Part of a data file:

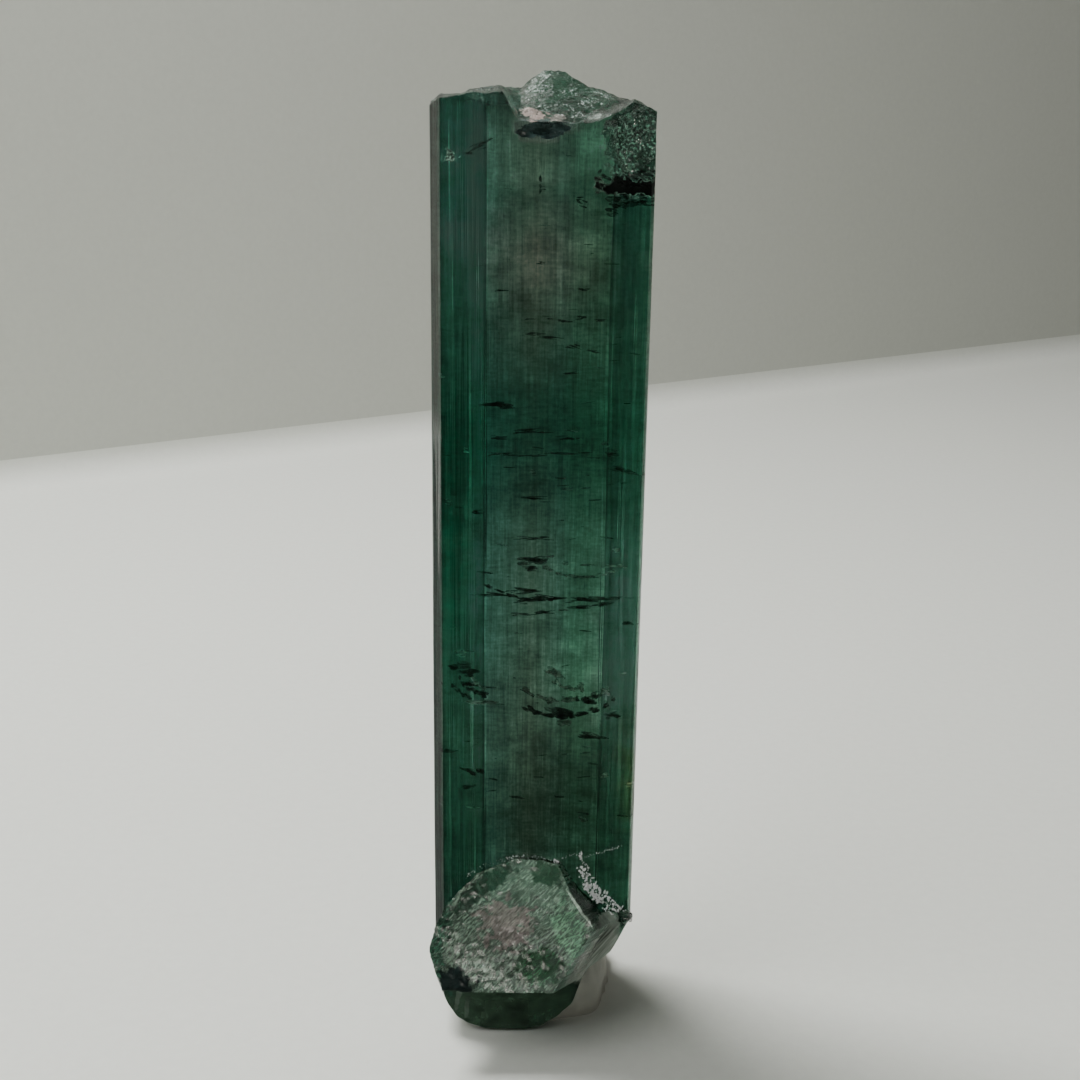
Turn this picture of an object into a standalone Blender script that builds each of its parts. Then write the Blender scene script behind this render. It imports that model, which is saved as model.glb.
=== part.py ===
"""A green tourmaline crystal held upright by a lump of mineral tack.

A tall striated prism with a broken, chipped top and a rounded break at its foot. A second, broken crystal
has grown across the front of the foot. Blender 4.5, metres, +Z up, +X to the specimen's right seen from
the front, which faces -Y. The origin is under the middle of the specimen, on the surface it stands on.
"""

import math

import bmesh
import bpy
from mathutils import Matrix, Vector, noise

MM = 0.001

# Driving dimensions of the prism. The broad front face is the plane y = 0 until the specimen is centred.
HEIGHT = 47.9 * MM
LEFT = -5.12 * MM
RIGHT = 4.86 * MM
DEPTH = 7.55 * MM
LEFT_BEVEL = 0.50 * MM
RIGHT_BEVEL = 0.16 * MM
LEFT_SIDE_END = 3.2 * MM
RIGHT_SIDE_END = 4.6 * MM
BACK_EDGES = (3.2 * MM, 0.5 * MM, -1.3 * MM, -2.75 * MM)
HEX_SLOPE = math.tan(math.radians(60))
SPARE = 3.0 * MM

# The growth lines: shallow vertical grooves, unevenly spaced, one side of each steeper than the other.
GROOVE_PITCH = 0.42 * MM
GROOVE_DEPTH = 0.035 * MM
GROOVE_WIDTH = 0.3
GROOVE_WANDER = 0.35

# Heights of the broken top along x: its crest, and the lower front lip where the chip has taken the edge.
CREST = ((-5.2, 46.40), (-4.73, 46.75), (-3.8, 46.78), (-3.4, 47.00), (-2.2, 47.12), (-1.15, 47.10),
         (-0.6, 47.65), (-0.07, 47.88), (0.85, 47.80), (1.4, 47.50), (1.93, 47.14), (3.1, 46.90), (3.9, 46.65),
         (4.87, 46.20))
CHIP_LIP = ((-1.95, 47.2), (-1.2, 45.85), (1.15, 45.75), (2.1, 45.9), (3.0, 46.2), (3.8, 46.65))
CHIP_REACH = 4.6 * MM
CHIP_CURVE = 1.5
BACK_FALL = 0.28

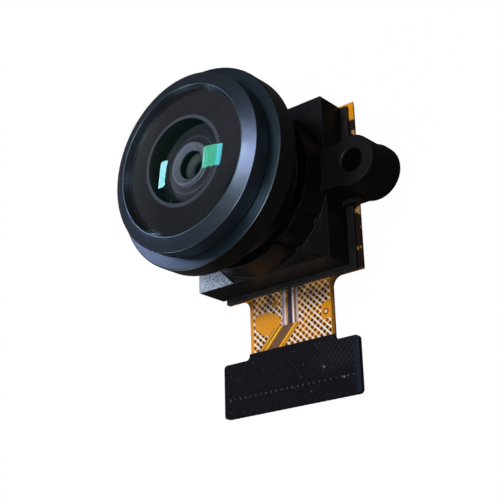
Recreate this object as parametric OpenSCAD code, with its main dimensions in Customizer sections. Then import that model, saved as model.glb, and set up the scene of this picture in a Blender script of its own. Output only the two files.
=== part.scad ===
// Wide-angle camera module: a screw-in lens in a two-eared moulded holder, glued over
// an image sensor on a flexible circuit with a 24-way plug end.
// +Z is the optical axis, looking out of the lens.  The origin lies on that axis, on the
// rear face of the stiffener that the module rests on.  The circuit's tail runs to -Y.

/* [Flexible circuit] */
// Thickness of the flexible circuit
flex_t = 0.15; // [0.1:0.01:0.2]
// Distance from the axis to the left edge of the head
head_left = 5.5; // [5:0.1:6]
// Distance from the axis to the right edge of the head
head_right = 7.2; // [6.8:0.1:7.6]
// Distance from the axis to the top edge of the head
head_top = 6.6; // [6.5:0.1:7]
// Distance from the axis to the bottom edge of the head
head_bottom = 6.9; // [6.7:0.1:7.4]
// Width of the neck between head and plug end
neck_w = 7.85; // [5:0.05:9]
// Sideways offset of the neck's centre line
neck_x = 0.53; // [0:0.01:0.8]
// Radius of the fillets where neck and head meet
neck_fillet_r = 0.8; // [0.3:0.1:1.2]
// Sideways offset of the plug end's centre line
plug_x = 0.3; // [0:0.01:0.6]
// Distance from the axis to the start of the plug end
plug_start = 11.7; // [11:0.1:13]
// Length of the plug end along the tail
plug_l = 4.2; // [3.5:0.1:6]
// Radius of the fillets where neck and plug end meet
plug_fillet_r = 0.35; // [0.1:0.05:0.4]
// Radius of the plug end's corners
plug_corner_r = 0.3; // [0.1:0.05:0.6]
// Number of contacts
contact_n = 24; // [10:1:24]
// Spacing of the contacts
contact_pitch = 0.5; // [0.5:0.01:0.52]
// Width of one contact
contact_w = 0.3; // [0.2:0.01:0.35]
// Length of one contact
contact_l = 2.6; // [1.5:0.1:3]
// Thickness of the contact plating
contact_t = 0.035; // [0.02:0.005:0.05]

/* [Stiffeners] */
// Thickness of the head stiffener
head_stiffener_t = 0.2; // [0.15:0.05:0.5]
// Inset of the head stiffener from the head's edges
stiffener_inset = 0.1; // [0.05:0.05:0.5]
// Thickness of the plug stiffener
plug_stiffener_t = 0.2; // [0.1:0.05:0.3]
// Height of the tab that the plug stiffener carries up the neck
plug_tab_h = 0.45; // [0.2:0.05:1]

/* [Lens holder] */
// Width of the square base
holder_w = 12.4; // [12:0.1:13]
// Length of the square base
holder_l = 12.8; // [12.2:0.1:13]
// Height of the square base
base_h = 2.7; // [2.5:0.1:3.5]
// Overhang of the round tower past the base's sides
tower_overhang = 0.16; // [0:0.02:0.18]
// Draft of the tower, taken off its radius at the top
tower_draft = 0.1; // [0:0.01:0.2]
// Height of the tower's top above the circuit
tower_top = 5; // [4.5:0.1:5.4]
// Wall of the base round the sensor space
base_wall = 1.1; // [0.8:0.1:1.4]
// Depth of the sensor space
sensor_space_h = 1.9; // [1.7:0.05:2]
// Thickness of the web between sensor space and thread
web_t = 0.4; // [0.3:0.05:0.5]
// Side of the light opening through the web
window_w = 5; // [4:0.1:5.6]
// Width of the grip notches on the tower
notch_w = 0.5; // [0.3:0.05:0.8]
// Depth of the grip notches
notch_depth = 0.25; // [0.1:0.05:0.4]
// Edge break on the base's upright corners
base_chamfer = 0.12; // [0.05:0.01:0.3]

/* [Ears] */
// Distance between the two screw holes
ear_pitch = 17.7; // [17.4:0.1:18.6]
// Diameter of the screw holes
ear_hole_d = 1.66; // [1.2:0.02:2]
// Diameter of an ear's boss at its face
boss_d = 3.76; // [3.4:0.02:3.9]
// Draft of the boss, added to its radius above the foot
boss_draft = 0.05; // [0:0.01:0.12]
// Flare of the boss's foot
foot_flare = 0.15; // [0.05:0.01:0.2]
// Height of the boss's foot
foot_h = 0.7; // [0.4:0.1:1]
// Height of the boss
boss_h = 3.3; // [2.9:0.02:3.6]
// Width of the arm between boss and base
arm_w = 3.3; // [2.4:0.1:3.6]
// Step from the boss's foot in to the arm's foot
foot_step = 0.12; // [0.05:0.01:0.2]
// Width of the countersink round a screw hole
hole_break = 0.12; // [0.05:0.01:0.25]

/* [Lens barrel] */
// Diameter of the focusing thread
thread_d = 10; // [9.5:0.1:10.4]
// Height of the barrel's rear end above the circuit
barrel_rear = 2.9; // [2.7:0.1:3.4]
// Height of the shoulder behind the flange
shoulder_z = 6.9; // [6:0.1:7.4]
// Diameter of the shoulder
shoulder_d = 12; // [11:0.1:13]
// Ledge of the flange outside the bezel
flange_ledge = 0.91; // [0.6:0.01:1.2]
// Height of the flange's rear face
flange_z = 8.05; // [7.8:0.05:8.4]
// Height of the flange's rim
flange_rim_h = 1.69; // [1.2:0.01:1.8]
// Rise of the flange's sloped front face
flange_slope = 0.06; // [0.02:0.01:0.3]
// Edge break on the flange's rim
flange_break = 0.06; // [0.02:0.01:0.2]
// Bore that holds the inner elements
stack_d = 5.9; // [5.5:0.1:6.1]
// Height of the lip in front of the inner elements
lip_z = 9.6; // [9.2:0.05:9.65]
// Opening of that lip
lip_d = 2.4; // [2:0.1:3]
// Wall of the raised ring round the lip's opening
lip_ring_w = 0.55; // [0.5:0.05:0.7]
// Height of that ring above the well round it
lip_ring_h = 0.3; // [0.2:0.05:0.4]
// Flare of the lip's opening
lip_flare = 0.4; // [0.1:0.01:0.45]
// Thickness of the lip under the well
lip_t = 0.2; // [0.15:0.05:0.25]
// Diameter of the well round the raised ring
well_d = 5.7; // [5.5:0.1:5.9]
// Diameter at the mouth of the cone in front of the well
mouth_d = 6.5; // [6.3:0.1:7]

/* [Front bezel] */
// Wall of the bezel round its thread
bezel_wall = 0.56; // [0.4:0.01:0.8]
// Height of the bezel's straight side
bezel_side_h = 1.28; // [1:0.01:1.4]
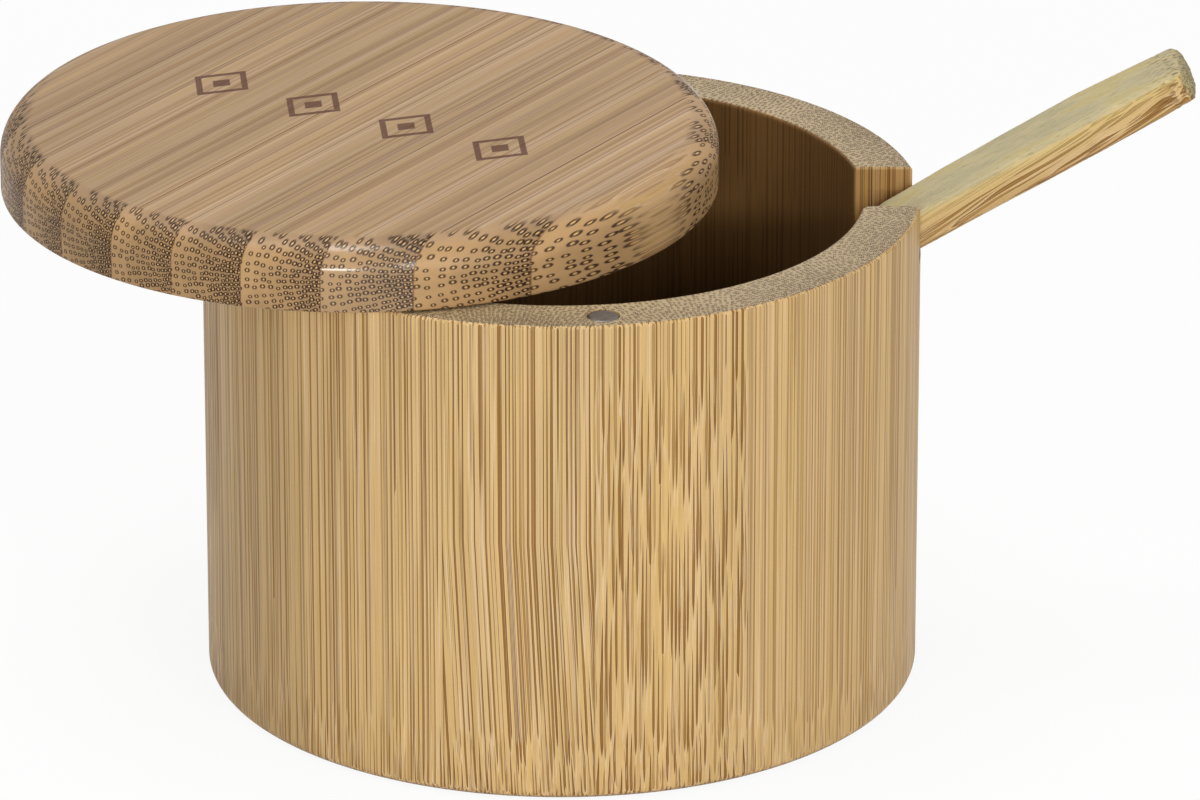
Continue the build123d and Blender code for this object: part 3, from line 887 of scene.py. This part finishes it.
def carved_spoon():
    """The CAD spoon remeshed and rubbed down, with knife marks along it and a rough sawn end."""
    piece = bpy.data.objects.new("spoon_wood", nodes["spoon"].data.copy())
    scene.collection.objects.link(piece)
    remesh = piece.modifiers.new("remesh", "REMESH")
    remesh.mode = "VOXEL"
    remesh.voxel_size = SPOON_MESH * MM
    rub = piece.modifiers.new("rub", "SMOOTH")
    rub.factor = 0.5
    rub.iterations = 5
    fill = piece.modifiers.new("fill", "DISPLACE")
    fill.mid_level = 0.0
    fill.strength = SPOON_FILL * MM
    settle(piece)
    along = (LEANED @ Vector((1, 0, 0))).normalized()
    flat = LEANED.transposed()
    normals = [vert.normal.copy() for vert in piece.data.vertices]
    for vert, normal in zip(piece.data.vertices, normals):
        at = flat @ (vert.co / MM - SPOON_TIP)
        facets = noise.noise(Vector((at.x * 0.11, at.y * 0.28, at.z * 0.28)))
        near_end = max(0.0, min(1.0, (at.x - SAWN_FROM) / (SAWN_FULL - SAWN_FROM)))
        rough = noise.noise(at * 0.9) * near_end
        vert.co -= normal * (KNIFE_DEPTH * (facets + 0.5) + SAWN_DEPTH * abs(rough)) * MM
        if at.x > SAWN_END:
            vert.co -= along * SAWN_END_DEPTH * abs(noise.noise(at * 1.7)) * MM
    smooth(piece, 70)
    return piece


spoon = carved_spoon()
give(spoon, spoon_material())
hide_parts("spoon")
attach(spoon, "spoon")


# floor, backdrop, world
def white_seen_by(net):
    """1 for camera, glossy and transmission rays and 0 for the others."""
    rays = net.node("ShaderNodeLightPath").outputs
    return net.larger(rays["Is Camera Ray"], net.larger(rays["Is Glossy Ray"], rays["Is Transmission Ray"]))


def stage_material():
    """White to the camera and in reflections, with the object's shadow kept."""
    material = bpy.data.materials.new("stage_white")
    material.use_nodes = True
    net = Net(material.node_tree)
    tree = net.tree
    shader = tree.nodes["Principled BSDF"]
    shader.inputs["Base Color"].default_value = (0.9, 0.9, 0.9, 1)
    shader.inputs["Roughness"].default_value = 0.9
    shader.inputs["Specular IOR Level"].default_value = 0.0
    glow = net.node("ShaderNodeEmission")
    glow.inputs["Strength"].default_value = 1.0
    blend = net.node("ShaderNodeMixShader")
    net.put(blend.inputs[0], net.mul(white_seen_by(net), 0.92))
    net.put(blend.inputs[1], shader.outputs[0])
    net.put(blend.inputs[2], glow.outputs[0])
    net.put(tree.nodes["Material Output"].inputs["Surface"], blend.outputs[0])
    return material


STAGE_HALF, STAGE_Z, WORLD_LIGHT = 9000, -0.2, 0.22
corners = [(x * STAGE_HALF, y * STAGE_HALF, STAGE_Z) for x, y in ((-1, -1), (1, -1), (1, 1), (-1, 1))]
floor = mesh_object("stage_floor", corners, [(0, 1, 2, 3)])
give(floor, stage_material())

world = bpy.data.worlds.new("studio")
scene.world = world
world.use_nodes = True
net = Net(world.node_tree)
background = world.node_tree.nodes["Background"]
background.inputs["Color"].default_value = WHITE
net.put(background.inputs["Strength"], net.add(WORLD_LIGHT, net.mul(white_seen_by(net), 1.0 - WORLD_LIGHT)))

What the exercise asks: Give back the listing exactly, please, from its first line to the line containing "of mineral tack.", inclusive, and nothing past that line.

Completed exercise:
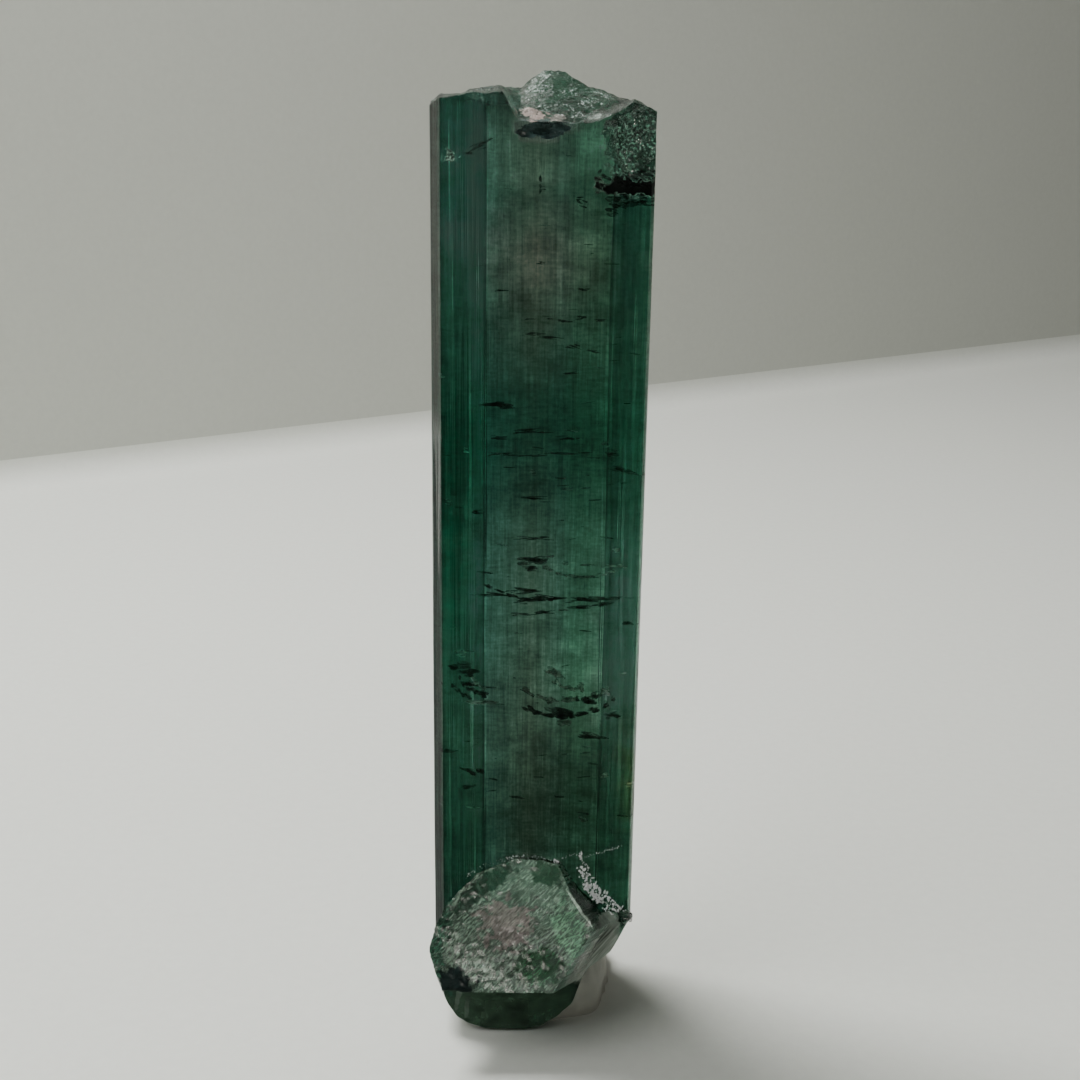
Turn this picture of an object into a standalone Blender script that builds each of its parts. Then write the Blender scene script behind this render. It imports that model, which is saved as model.glb.
=== part.py ===
"""A green tourmaline crystal held upright by a lump of mineral tack.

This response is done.